◆ Directive ◆
Work through the data line by line, gathering every line that has the word "high".

________________

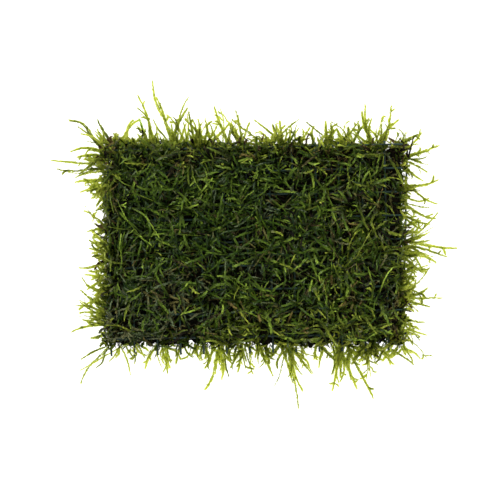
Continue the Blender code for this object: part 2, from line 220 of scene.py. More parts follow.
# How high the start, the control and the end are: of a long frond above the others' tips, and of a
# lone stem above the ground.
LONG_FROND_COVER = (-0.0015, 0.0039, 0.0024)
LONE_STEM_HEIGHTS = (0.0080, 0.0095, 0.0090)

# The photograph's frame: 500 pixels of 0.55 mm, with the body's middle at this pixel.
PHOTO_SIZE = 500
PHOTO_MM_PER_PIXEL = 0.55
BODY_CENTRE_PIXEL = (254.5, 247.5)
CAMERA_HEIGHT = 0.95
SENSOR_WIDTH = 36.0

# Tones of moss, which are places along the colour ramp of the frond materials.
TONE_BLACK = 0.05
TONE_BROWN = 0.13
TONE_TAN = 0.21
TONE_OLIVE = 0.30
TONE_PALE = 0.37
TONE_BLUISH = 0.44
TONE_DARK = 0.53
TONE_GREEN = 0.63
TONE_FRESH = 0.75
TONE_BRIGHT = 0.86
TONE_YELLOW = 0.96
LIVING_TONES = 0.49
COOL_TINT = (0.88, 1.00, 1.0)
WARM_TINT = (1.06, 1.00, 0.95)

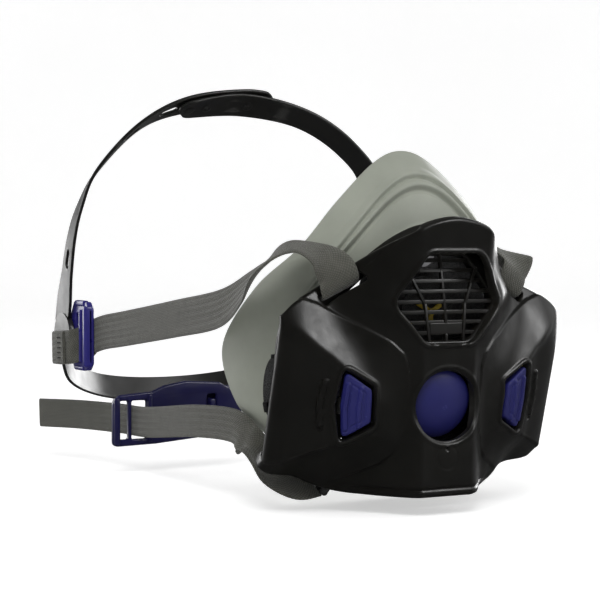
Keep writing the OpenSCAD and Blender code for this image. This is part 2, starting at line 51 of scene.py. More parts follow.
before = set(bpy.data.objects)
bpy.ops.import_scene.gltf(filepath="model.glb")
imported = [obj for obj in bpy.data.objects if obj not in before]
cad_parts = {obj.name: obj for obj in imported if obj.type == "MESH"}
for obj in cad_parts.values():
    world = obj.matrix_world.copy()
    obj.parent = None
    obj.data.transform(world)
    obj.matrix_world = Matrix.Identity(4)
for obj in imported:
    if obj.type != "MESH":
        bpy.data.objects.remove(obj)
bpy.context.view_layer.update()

________________

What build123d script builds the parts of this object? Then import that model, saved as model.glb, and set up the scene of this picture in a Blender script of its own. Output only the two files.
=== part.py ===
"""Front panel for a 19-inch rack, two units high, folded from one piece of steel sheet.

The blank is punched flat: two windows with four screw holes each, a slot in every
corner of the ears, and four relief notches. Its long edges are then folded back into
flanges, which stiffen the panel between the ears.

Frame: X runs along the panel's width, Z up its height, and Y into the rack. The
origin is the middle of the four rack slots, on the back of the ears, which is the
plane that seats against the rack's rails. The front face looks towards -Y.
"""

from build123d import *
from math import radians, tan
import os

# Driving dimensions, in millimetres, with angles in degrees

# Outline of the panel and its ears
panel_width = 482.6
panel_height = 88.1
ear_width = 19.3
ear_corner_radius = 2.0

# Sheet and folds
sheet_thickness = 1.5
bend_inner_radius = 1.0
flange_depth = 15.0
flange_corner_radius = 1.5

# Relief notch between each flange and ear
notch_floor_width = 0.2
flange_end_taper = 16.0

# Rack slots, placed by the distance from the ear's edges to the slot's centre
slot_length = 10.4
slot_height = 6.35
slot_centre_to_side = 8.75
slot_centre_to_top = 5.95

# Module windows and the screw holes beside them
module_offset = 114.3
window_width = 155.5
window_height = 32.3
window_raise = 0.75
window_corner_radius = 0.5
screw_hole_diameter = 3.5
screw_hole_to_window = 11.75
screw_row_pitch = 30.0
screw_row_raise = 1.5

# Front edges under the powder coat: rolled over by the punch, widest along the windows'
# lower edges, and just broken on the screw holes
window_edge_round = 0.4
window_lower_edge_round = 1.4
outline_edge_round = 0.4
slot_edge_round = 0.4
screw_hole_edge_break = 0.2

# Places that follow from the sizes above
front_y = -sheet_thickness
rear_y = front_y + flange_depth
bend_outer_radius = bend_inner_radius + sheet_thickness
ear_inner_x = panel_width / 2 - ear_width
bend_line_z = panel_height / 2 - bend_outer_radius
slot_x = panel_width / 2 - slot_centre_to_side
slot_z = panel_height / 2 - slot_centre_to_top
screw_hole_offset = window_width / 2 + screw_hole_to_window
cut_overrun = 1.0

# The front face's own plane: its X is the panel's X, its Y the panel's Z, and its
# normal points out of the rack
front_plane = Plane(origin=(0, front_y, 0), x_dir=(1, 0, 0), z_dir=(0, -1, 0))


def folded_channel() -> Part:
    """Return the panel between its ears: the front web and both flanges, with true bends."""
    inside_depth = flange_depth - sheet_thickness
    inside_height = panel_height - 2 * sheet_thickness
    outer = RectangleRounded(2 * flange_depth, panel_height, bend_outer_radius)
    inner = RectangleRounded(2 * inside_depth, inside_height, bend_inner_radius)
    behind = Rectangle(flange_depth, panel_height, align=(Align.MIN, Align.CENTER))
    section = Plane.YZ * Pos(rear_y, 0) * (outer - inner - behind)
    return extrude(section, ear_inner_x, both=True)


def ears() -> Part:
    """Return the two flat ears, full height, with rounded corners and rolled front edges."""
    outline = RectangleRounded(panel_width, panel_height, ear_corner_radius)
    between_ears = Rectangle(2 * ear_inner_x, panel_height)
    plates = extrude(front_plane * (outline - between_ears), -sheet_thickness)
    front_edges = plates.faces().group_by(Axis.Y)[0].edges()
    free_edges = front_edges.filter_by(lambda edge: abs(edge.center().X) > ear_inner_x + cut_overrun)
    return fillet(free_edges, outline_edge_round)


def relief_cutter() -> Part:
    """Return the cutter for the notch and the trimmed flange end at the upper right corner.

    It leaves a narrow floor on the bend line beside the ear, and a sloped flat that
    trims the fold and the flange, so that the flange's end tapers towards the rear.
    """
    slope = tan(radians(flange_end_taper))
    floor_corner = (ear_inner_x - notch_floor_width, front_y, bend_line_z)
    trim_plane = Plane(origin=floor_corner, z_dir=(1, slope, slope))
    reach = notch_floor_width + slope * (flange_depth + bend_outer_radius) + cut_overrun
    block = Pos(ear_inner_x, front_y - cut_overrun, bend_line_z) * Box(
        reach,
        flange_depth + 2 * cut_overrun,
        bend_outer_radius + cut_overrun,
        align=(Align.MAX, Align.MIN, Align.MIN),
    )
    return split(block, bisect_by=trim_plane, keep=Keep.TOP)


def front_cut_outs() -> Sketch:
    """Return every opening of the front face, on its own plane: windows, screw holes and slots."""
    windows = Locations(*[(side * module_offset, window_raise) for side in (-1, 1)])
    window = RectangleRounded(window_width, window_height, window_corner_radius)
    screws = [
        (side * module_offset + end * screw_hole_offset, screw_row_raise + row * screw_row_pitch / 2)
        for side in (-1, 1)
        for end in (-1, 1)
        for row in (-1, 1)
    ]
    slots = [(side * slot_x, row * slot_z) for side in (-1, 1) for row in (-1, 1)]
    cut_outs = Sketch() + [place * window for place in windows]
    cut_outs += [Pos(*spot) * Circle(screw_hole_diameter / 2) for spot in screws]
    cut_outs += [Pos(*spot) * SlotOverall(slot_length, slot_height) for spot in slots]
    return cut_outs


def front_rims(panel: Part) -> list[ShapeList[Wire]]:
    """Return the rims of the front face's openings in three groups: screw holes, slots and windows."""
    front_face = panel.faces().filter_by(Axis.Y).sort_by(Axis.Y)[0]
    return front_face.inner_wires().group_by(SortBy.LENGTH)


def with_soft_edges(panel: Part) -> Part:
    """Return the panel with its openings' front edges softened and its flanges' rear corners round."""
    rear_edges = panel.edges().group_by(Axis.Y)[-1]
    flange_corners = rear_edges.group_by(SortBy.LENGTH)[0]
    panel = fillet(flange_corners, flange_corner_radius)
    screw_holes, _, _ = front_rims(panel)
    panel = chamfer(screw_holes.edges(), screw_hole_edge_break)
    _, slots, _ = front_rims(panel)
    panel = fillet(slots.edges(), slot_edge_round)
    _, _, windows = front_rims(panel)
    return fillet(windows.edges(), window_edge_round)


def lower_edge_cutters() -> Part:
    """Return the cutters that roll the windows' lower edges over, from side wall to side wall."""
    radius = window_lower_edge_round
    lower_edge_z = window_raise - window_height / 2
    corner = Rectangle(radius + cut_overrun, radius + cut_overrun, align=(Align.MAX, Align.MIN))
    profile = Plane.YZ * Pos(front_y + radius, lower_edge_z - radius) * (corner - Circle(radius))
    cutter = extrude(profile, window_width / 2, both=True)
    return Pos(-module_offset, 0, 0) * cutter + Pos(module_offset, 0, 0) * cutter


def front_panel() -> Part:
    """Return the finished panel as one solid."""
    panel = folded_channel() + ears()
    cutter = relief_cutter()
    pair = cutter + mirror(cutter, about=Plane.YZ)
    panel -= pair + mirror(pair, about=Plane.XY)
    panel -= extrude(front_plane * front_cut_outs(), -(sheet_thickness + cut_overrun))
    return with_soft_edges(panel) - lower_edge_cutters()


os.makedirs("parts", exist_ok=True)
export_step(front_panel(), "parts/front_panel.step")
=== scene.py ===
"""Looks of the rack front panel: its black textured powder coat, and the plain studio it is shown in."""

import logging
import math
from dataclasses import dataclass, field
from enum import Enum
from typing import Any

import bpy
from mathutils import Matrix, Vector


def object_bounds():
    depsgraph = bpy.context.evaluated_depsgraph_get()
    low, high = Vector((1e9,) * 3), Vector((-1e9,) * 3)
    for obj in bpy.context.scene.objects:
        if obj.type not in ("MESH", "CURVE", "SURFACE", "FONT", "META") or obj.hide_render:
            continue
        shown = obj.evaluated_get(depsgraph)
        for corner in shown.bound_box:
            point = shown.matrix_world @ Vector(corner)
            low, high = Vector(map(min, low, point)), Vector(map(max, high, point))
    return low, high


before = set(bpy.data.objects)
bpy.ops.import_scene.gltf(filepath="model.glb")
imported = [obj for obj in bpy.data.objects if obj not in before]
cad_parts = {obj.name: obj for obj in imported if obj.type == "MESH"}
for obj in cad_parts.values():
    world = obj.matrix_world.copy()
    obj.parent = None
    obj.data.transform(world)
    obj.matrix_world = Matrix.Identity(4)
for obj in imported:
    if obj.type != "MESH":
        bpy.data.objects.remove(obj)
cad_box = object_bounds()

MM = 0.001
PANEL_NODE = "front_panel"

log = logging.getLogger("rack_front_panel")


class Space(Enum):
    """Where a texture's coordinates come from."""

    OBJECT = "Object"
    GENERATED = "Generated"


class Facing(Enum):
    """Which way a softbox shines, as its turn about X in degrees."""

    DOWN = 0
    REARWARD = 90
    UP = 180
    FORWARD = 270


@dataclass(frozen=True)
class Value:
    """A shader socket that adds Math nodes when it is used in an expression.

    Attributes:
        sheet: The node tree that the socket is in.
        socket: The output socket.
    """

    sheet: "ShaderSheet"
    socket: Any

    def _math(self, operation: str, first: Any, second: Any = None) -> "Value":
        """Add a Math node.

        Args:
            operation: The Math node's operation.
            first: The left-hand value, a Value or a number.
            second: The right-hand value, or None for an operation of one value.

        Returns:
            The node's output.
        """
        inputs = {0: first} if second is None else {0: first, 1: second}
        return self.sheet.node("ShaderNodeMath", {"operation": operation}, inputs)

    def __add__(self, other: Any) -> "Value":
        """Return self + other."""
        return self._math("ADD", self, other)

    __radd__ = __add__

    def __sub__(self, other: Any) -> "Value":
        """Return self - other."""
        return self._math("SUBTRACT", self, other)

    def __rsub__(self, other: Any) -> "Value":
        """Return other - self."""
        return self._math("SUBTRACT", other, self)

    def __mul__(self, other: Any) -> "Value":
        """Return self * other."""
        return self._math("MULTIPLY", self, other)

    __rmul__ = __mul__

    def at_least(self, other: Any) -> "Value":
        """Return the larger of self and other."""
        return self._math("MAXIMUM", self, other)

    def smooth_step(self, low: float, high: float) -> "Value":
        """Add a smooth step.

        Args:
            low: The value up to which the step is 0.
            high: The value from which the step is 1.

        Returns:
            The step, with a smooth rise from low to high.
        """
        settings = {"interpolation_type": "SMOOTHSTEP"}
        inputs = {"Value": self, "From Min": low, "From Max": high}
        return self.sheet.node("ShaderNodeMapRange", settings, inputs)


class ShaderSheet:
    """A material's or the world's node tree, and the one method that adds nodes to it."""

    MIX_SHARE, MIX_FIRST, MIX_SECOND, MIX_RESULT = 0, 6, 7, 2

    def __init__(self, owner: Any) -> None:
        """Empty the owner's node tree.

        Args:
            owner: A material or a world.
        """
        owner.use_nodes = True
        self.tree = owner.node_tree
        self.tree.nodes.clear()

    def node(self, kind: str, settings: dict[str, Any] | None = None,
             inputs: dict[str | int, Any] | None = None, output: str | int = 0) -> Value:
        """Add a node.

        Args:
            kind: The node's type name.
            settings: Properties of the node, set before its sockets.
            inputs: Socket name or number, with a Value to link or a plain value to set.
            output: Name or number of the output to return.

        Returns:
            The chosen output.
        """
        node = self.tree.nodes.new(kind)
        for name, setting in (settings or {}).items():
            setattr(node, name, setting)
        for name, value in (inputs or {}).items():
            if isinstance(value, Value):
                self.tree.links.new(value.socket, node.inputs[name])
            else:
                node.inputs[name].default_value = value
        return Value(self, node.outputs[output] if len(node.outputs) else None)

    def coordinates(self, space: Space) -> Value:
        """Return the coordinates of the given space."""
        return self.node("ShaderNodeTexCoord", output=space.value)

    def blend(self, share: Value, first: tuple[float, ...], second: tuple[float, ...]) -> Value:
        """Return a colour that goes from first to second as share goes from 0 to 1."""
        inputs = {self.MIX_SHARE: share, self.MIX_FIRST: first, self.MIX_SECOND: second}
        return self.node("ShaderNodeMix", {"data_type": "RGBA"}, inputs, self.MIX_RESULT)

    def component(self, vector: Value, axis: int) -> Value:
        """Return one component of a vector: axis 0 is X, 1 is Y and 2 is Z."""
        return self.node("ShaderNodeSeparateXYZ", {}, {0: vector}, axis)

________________

◆ Written solution ◆
# How high the start, the control and the end are: of a long frond above the others' tips, and of a
"""Front panel for a 19-inch rack, two units high, folded from one piece of steel sheet.
    low, high = Vector((1e9,) * 3), Vector((-1e9,) * 3)
            low, high = Vector(map(min, low, point)), Vector(map(max, high, point))
    return low, high
    def smooth_step(self, low: float, high: float) -> "Value":
            high: The value from which the step is 1.
            The step, with a smooth rise from low to high.
        inputs = {"Value": self, "From Min": low, "From Max": high}